Deputy Commissioner Mike Cabana says the tip included a video of the 24-year-old issuing a warning with plans to detonate a homemade explosive device, and it prevented what could have been a deadly attack.
“Thanks to this timely response, and the hard work of everyone involved, including RCMP employees and partners, a tragedy was prevented. Unfortunately, there was a loss of life but as mentioned at the beginning, it could’ve been a lot worse.”
Mounties say it was a video of Driver, warning Canadians about the impending attack, which was a tip that came from the FBI.
Cabana says Driver was no stranger to them.
He was arrested last year after communicating with several people connected to ISIS.
But despite police finding a recipe for explosives on his home computer, he didn’t stay in custody.
“…and was fitted with an electronic monitoring device, which was one of several conditions attached to his peace bond, and he was subsequently released.”
Cabana says while Driver was not under 24/7 surveillance, he was being monitored.
Timeline of Aaron Driver:
- April of 2015: Driver allegedly in contact with UK youth who were later arrested for their role in a terror plot targeting Australia.
- May 2015: RCMP says Driver was communicating in a chat room with two people connected to ISIS, using encrypted applications.
- June 2015: Driver arrested for knowingly participating in terrorist group activities.
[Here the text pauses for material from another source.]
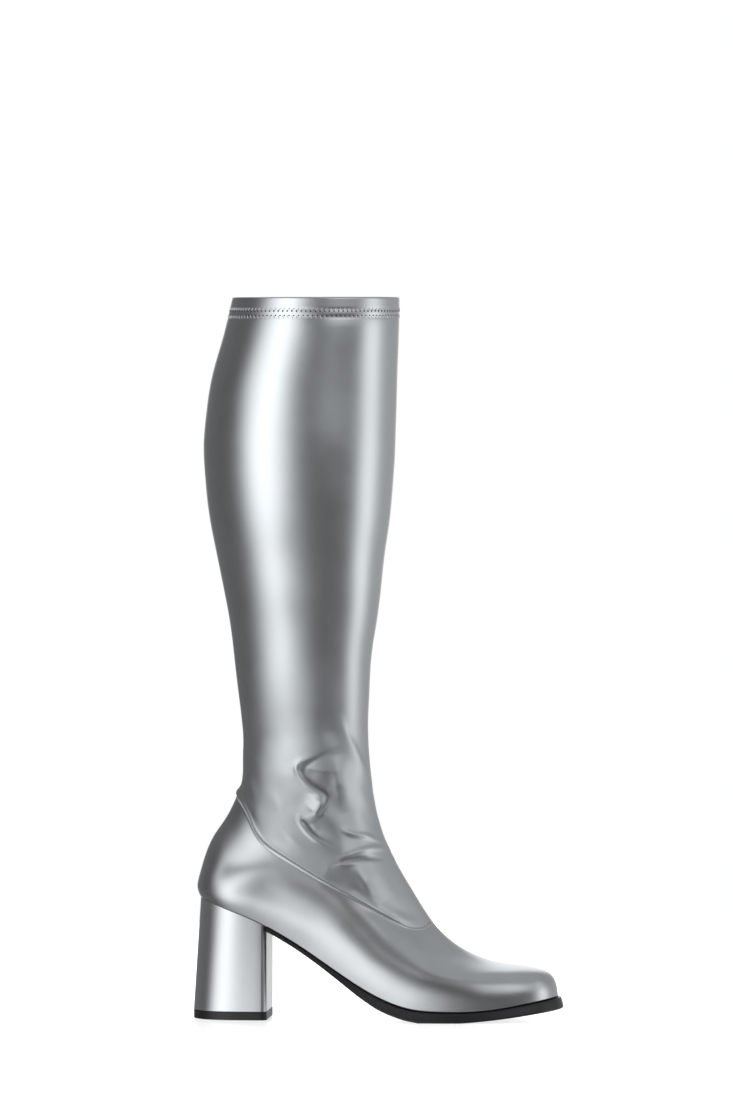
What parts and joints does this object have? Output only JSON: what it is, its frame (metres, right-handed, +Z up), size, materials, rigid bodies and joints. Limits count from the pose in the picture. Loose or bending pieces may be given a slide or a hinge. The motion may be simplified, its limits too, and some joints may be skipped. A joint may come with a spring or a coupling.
{
  "type": "go go boot",
  "caption": "Knee-high block-heel boot for the right foot: stretch shaft, one-piece foot upper, flat black sole and D-shaped wrapped heel.",
  "frame": {"origin": "on the floor, under the middle of the boot's box", "axes": "+X to the toe, +Y to the wearer's left (the inner side of this right boot), +Z up"},
  "size_m": [0.2374, 0.1084, 0.462],
  "materials": {
    "foot_silver": "silver coated imitation leather, smooth, metallic gloss",
    "shaft_silver": "silver coated stretch imitation leather, thin, metallic gloss, soft creases at the ankle",
    "insole_lining": "matt grey lining",
    "sole_black": "smooth black moulded edge, satin",
    "heel_silver": "silver wrap over a moulded block, smooth, metallic gloss",
    "top_piece_black": "black, satin"
  },
  "bodies": {
    "root": {"foot_upper": "foot_silver", "shaft": "shaft_silver", "insole": "insole_lining", "outsole": "sole_black", "heel": "heel_silver", "heel_top_piece": "top_piece_black"}
  },
  "joints": []
}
Recipe found on computer to make explosives. He was released on a Peace Bond under condition and moved to Strathcoy, Ontario to live with his sister.
- August 2016: FBI alerts RCMP to threat, Driver dies during a police operation. Police say Driver detonated a device in back of cab in Strathcoy and died during his engagement with police.
August 10th events:
Both the Toronto Transit Commission and the regional transit service Metrolinx say they were warned of a security threat before Mounties confronted Aaron Driver Wednesday afternoon.
Driver died during a police operation, as the RCMP acted on what they describe as credible information of a potential terror threat.
Father of Driver speaks out
The death of your own child is never easy, but Aaron Driver’s father says he doesn’t blame the RCMP.
“My first thought was ‘My God, what have you done? How could you go so far?'”
Speaking to Global News, Wayne Driver says the family tried to speak to him and get him help, to no avail.
“He believed in what he believed in and I couldn’t change his mind… That he was doing the right thing and if he had it his way he would move over there and forget the Western world altogether.”
Wayne Driver says his son started going downhill after his mother’s death, converting to Islam in 2012.
WATCH: Winnipeg terrorism suspect agrees to a peace bond (February 2, 2016)
Authorities ‘limited’ on dealing with potential terror threats: expert
An SFU terrorism expert says the RCMP and CSIS are limited in their powers when dealing with potential terrorists.
Andre Gerolymatos says Canadian society is “grappling with security verses civil liberties verses free speech.”
“The FBI and the police could do little except to monitor him. But I think because of the pressure from civil liberties, and organizations like that, the RCMP backed off. Fortunately the FBI, let’s keep in mind that the FBI is about 100 times the size of the RCMP and the United States has 16 intelligence organizations, we have one, were able to tip them off and they were able to stop him.”
Gerolymatos says Canada should follow the British model and have separate security and intelligence agencies.